◆ **Required work**
Where a line of the material contains the string "caption", copy that line.

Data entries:
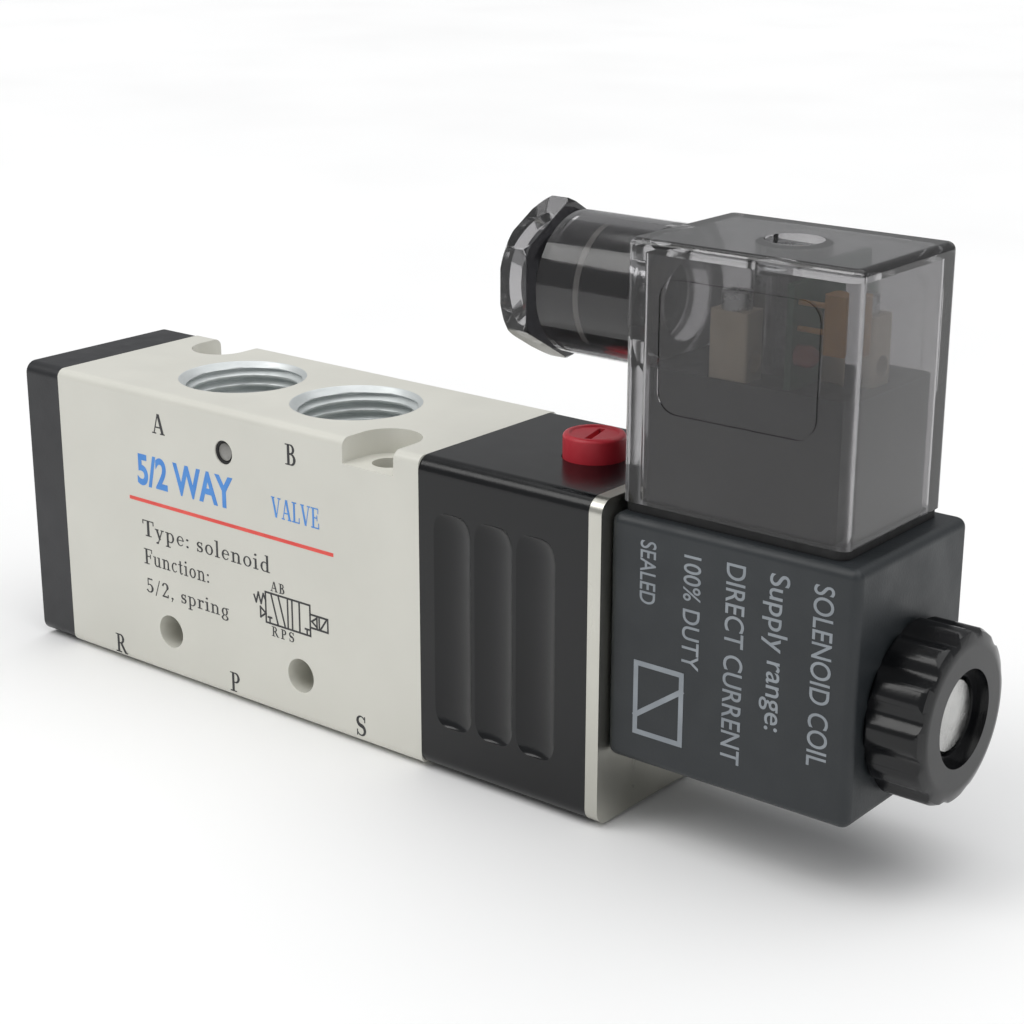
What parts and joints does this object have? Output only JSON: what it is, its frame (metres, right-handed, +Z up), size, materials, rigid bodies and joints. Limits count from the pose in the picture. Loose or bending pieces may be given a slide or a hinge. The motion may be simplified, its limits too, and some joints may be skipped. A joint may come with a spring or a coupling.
{
  "type": "solenoid directional valve",
  "caption": "Compact pneumatic solenoid directional valve: light block body with threaded ports, black pilot head, encapsulated coil, smoked plug connector and cable gland.",
  "frame": {"origin": "centre of the supply port on the bottom face of the valve body", "axes": "+X along the valve from the spring end cap to the coil nut; +Y from the printed front face to the back; +Z up, from the supply face to the work ports"},
  "size_m": [0.1387, 0.027, 0.0703],
  "materials": {
    "body_paint": "satin",
    "black_plastic": "satin",
    "coil_plastic": "satin",
    "smoke_plastic": "clear smoke",
    "red_plastic": "satin",
    "white_plastic": "satin",
    "tan_plastic": "satin",
    "led_plastic": "clear",
    "board": "satin",
    "nickel_steel": "plated",
    "screw_steel": "zinc plated",
    "spring_steel": "drawn wire",
    "stainless": "turned",
    "spool_alu": "anodised",
    "brass": "turned",
    "copper": "enamelled wire",
    "black_rubber": "matt",
    "tin": "tin plated"
  },
  "bodies": {
    "valve": {"valve_body": "body_paint", "pilot_gallery_plug": "screw_steel", "end_cap": "black_plastic", "end_cap_gasket": "black_rubber", "end_cap_screws": "screw_steel", "return_spring": "spring_steel", "pilot_housing": "black_plastic", "pilot_housing_gasket": "black_rubber", "pilot_nozzle": "brass", "override_spring": "spring_steel", "retaining_plate": "nickel_steel", "pilot_head_screws": "screw_steel", "armature_tube": "stainless", "tube_flange_oring": "black_rubber", "fixed_core": "stainless", "armature_spring": "spring_steel", "coil_bobbin": "white_plastic", "coil_winding": "copper", "coil_yoke": "nickel_steel", "coil_encapsulation": "coil_plastic", "coil_terminals": "tin", "coil_screw_insert": "brass", "coil_front_oring": "black_rubber", "coil_lock_washer": "spring_steel", "coil_nut": "black_plastic", "connector_gasket": "black_rubber", "connector_housing": "smoke_plastic", "terminal_block": "coil_plastic", "terminal_clamps": "tin", "terminal_screws": "screw_steel", "connector_screw": "screw_steel", "connector_screw_seal": "black_rubber", "led_board": "board", "status_led": "led_plastic", "surge_suppressor": "tan_plastic", "cable_grommet": "black_rubber", "gland_washer": "white_plastic", "gland_nut": "smoke_plastic"},
    "spool": {"spool": "spool_alu", "spool_seals": "black_rubber"},
    "piston": {"piston": "white_plastic", "piston_seal": "black_rubber"},
    "armature": {"armature": "stainless", "armature_seal": "black_rubber"},
    "override_stem_ring": {"override_oring": "black_rubber"},
    "override": {"override_button": "red_plastic"}
  },
  "joints": [
    {"name": "spool_shift", "type": "slide", "parent": "valve", "child": "spool", "axis": [-1, 0, 0], "range_m": [0, 0.005], "deforming": ["return_spring"]},
    {"name": "piston_push", "type": "slide", "parent": "valve", "child": "piston", "axis": [-1, 0, 0], "range_m": [0, 0.005]},
    {"name": "armature_lift", "type": "slide", "parent": "valve", "child": "armature", "axis": [1, 0, 0], "range_m": [0, 0.001], "deforming": ["armature_spring"]},
    {"name": "override_push", "type": "slide", "parent": "valve", "child": "override_stem_ring", "axis": [0, 0, -1], "range_m": [0, 0.002], "deforming": ["override_spring"]},
    {"name": "override_turn", "type": "hinge", "parent": "override_stem_ring", "child": "override", "pos_m": [0.049, 0, 0.04], "axis": [0, 0, -1], "range_deg": [0, 90]}
  ],
  "couplings": [
    {"joint": "piston_push", "follows": "spool_shift", "ratio": 1}
  ]
}
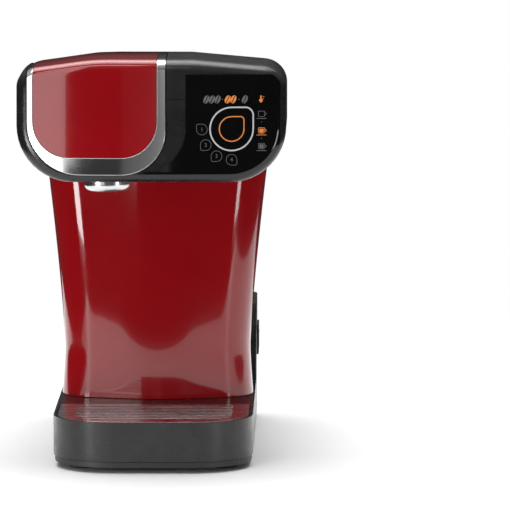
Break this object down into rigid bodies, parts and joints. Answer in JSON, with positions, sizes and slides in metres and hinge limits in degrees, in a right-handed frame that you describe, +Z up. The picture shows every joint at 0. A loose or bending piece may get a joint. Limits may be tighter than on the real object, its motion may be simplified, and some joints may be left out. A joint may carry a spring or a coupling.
{
  "type": "pod coffee machine",
  "caption": "Pod coffee machine: a wide head with a hinged brewing lid and touch panel on a waisted column, a lift-off water tank behind and a pull-out drip tray.",
  "frame": {"origin": "on the table, below the middle of the machine's overall box", "axes": "front is -Y, +X is to the right as seen from the front, +Z is up"},
  "size_m": [0.187, 0.3214, 0.289],
  "materials": {
    "red_casing": "high gloss moulded",
    "black_casing": "satin moulded",
    "panel_black": "piano gloss",
    "chrome_trim": "plated, mirror bright",
    "steel": "satin",
    "grey_plastic": "fine grain",
    "white_plastic": "fine grain",
    "tank_clear": "smoky clear plastic",
    "rubber": "matt",
    "silicone": "translucent",
    "circuit_board": "solder resist",
    "light_guide": "clear",
    "reader_window": "dark red clear",
    "aluminium": "cast",
    "copper": "enamelled wire",
    "amber_plastic": "gloss"
  },
  "bodies": {
    "machine": {"base_plate": "black_casing", "rubber_feet": "rubber", "base_screws": "steel", "base_housing": "black_casing", "column_front_shell": "red_casing", "column_chassis": "black_casing", "head_lower_housing": "black_casing", "head_top_cover": "black_casing", "control_panel_plate": "panel_black", "touch_board": "circuit_board", "icon_light_guides": "light_guide", "pod_cradle": "grey_plastic", "pod_reader_window": "reader_window", "pod_reader_board": "circuit_board", "piercing_unit": "grey_plastic", "inlet_seal": "silicone", "drink_spout": "steel", "lid_hinge_pin": "steel", "lid_switch": "black_casing", "heater_block": "aluminium", "heater_elements": "steel", "heater_thermostat": "black_casing", "thermal_fuse": "white_plastic", "control_board": "circuit_board", "pump_body": "white_plastic", "pump_coil": "copper", "pump_spring": "steel", "pump_mounts": "rubber", "flow_meter_body": "grey_plastic", "flow_meter_cover": "grey_plastic", "dock_hose": "silicone", "suction_hose": "silicone", "pressure_hose": "silicone", "brew_hose": "silicone", "tank_dock": "grey_plastic", "dock_seal": "rubber", "cord_gland": "rubber", "switch_bezel": "black_casing"},
    "brew_lid": {"lid_skin": "red_casing", "lid_trim": "chrome_trim", "lid_frame": "black_casing", "pod_clamp": "grey_plastic", "clamp_pad": "silicone", "lid_screws": "steel"},
    "tank": {"tank_shell": "tank_clear", "tank_outlet": "grey_plastic", "filter_funnel": "white_plastic", "filter_cartridge": "white_plastic", "tank_lid_pins": "steel"},
    "tank_cover": {"tank_lid": "black_casing"},
    "float": {"tank_float": "white_plastic"},
    "valve": {"tank_valve": "grey_plastic"},
    "tray": {"drip_tray": "black_casing"},
    "grate": {"drip_grate": "steel"},
    "rocker": {"power_rocker": "black_casing"},
    "disc": {"cleaning_disc": "amber_plastic"},
    "impeller": {"flow_impeller": "white_plastic"},
    "plunger": {"pump_plunger": "steel"}
  },
  "joints": [
    {"name": "brew_lid_hinge", "type": "hinge", "parent": "machine", "child": "brew_lid", "pos_m": [-0.038, -0.048, 0.277], "axis": [-1, 0, 0], "range_deg": [0, 65]},
    {"name": "tank_lift", "type": "slide", "parent": "machine", "child": "tank", "axis": [0, 0, 1], "range_m": [0, 0.25]},
    {"name": "tank_cover_hinge", "type": "hinge", "parent": "tank", "child": "tank_cover", "pos_m": [0, 0.158, 0.2495], "axis": [-1, 0, 0], "range_deg": [0, 100]},
    {"name": "float_slide", "type": "slide", "parent": "tank", "child": "float", "axis": [0, 0, 1], "range_m": [0, 0.085]},
    {"name": "valve_slide", "type": "slide", "parent": "tank", "child": "valve", "axis": [0, 0, 1], "range_m": [-0.003, 0]},
    {"name": "tray_slide", "type": "slide", "parent": "machine", "child": "tray", "axis": [0, -1, 0], "range_m": [0, 0.12]},
    {"name": "grate_lift", "type": "slide", "parent": "tray", "child": "grate", "axis": [0, 0, 1], "range_m": [0, 0.05]},
    {"name": "power_rocker_hinge", "type": "hinge", "parent": "machine", "child": "rocker", "pos_m": [0.0665, 0.115, 0.062], "axis": [0, 0, 1], "range_deg": [-12, 0]},
    {"name": "disc_slide", "type": "slide", "parent": "machine", "child": "disc", "axis": [0, 1, 0], "range_m": [0, 0.06]},
    {"name": "impeller_spin", "type": "hinge", "parent": "machine", "child": "impeller", "pos_m": [0, 0.119, 0.05], "axis": [0, 0, 1], "continuous": true},
    {"name": "plunger_stroke", "type": "slide", "parent": "machine", "child": "plunger", "axis": [0, 1, 0], "range_m": [-0.0015, 0.002], "stiffness_N_per_m": 800}
  ],
  "couplings": [
    {"joint": "valve_slide", "follows": "tank_lift", "ratio": -0.012}
  ]
}
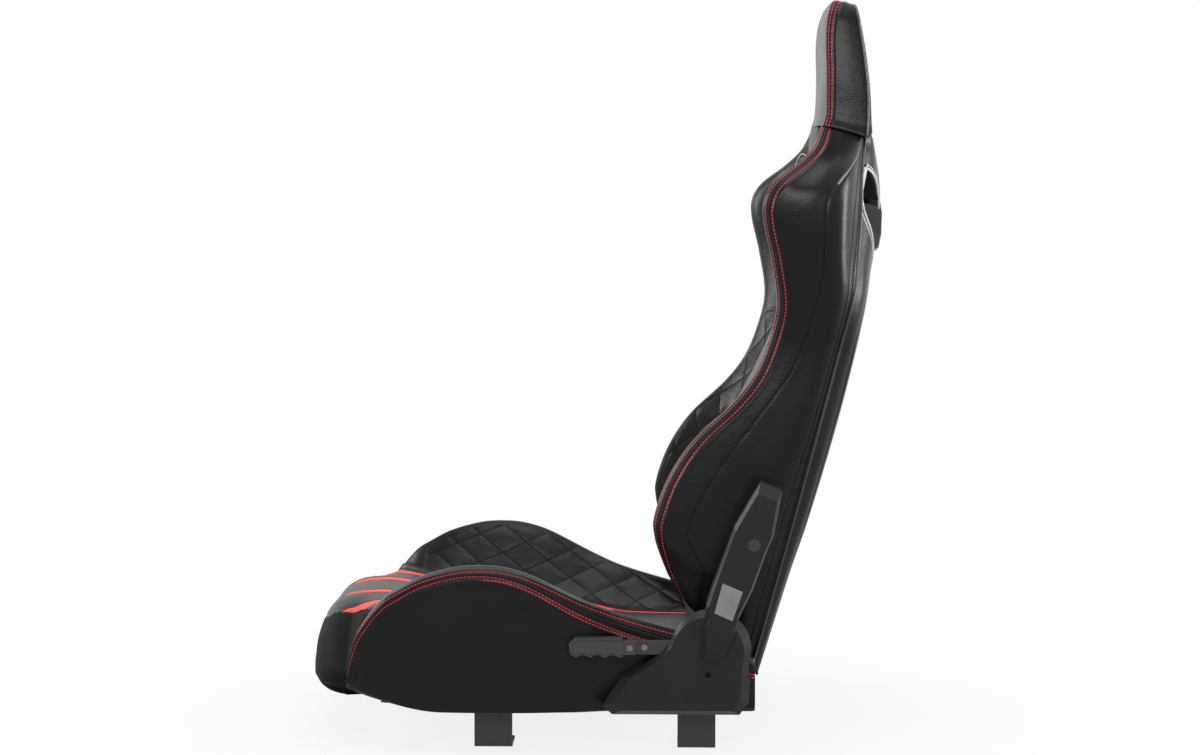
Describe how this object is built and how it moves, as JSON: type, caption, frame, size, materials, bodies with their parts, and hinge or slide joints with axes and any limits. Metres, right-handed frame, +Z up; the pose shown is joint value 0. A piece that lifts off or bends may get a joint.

◆ **Finished task**
  "caption": "Compact pneumatic solenoid directional valve: light block body with threaded ports, black pilot head, encapsulated coil, smoked plug connector and cable gland.",
  "caption": "Pod coffee machine: a wide head with a hinged brewing lid and touch panel on a waisted column, a lift-off water tank behind and a pull-out drip tray.",
Describe how this object is built and how it moves, as JSON: type, caption, frame, size, materials, bodies with their parts, and hinge or slide joints with axes and any limits. Metres, right-handed frame, +Z up; the pose shown is joint value 0. A piece that lifts off or bends may get a joint.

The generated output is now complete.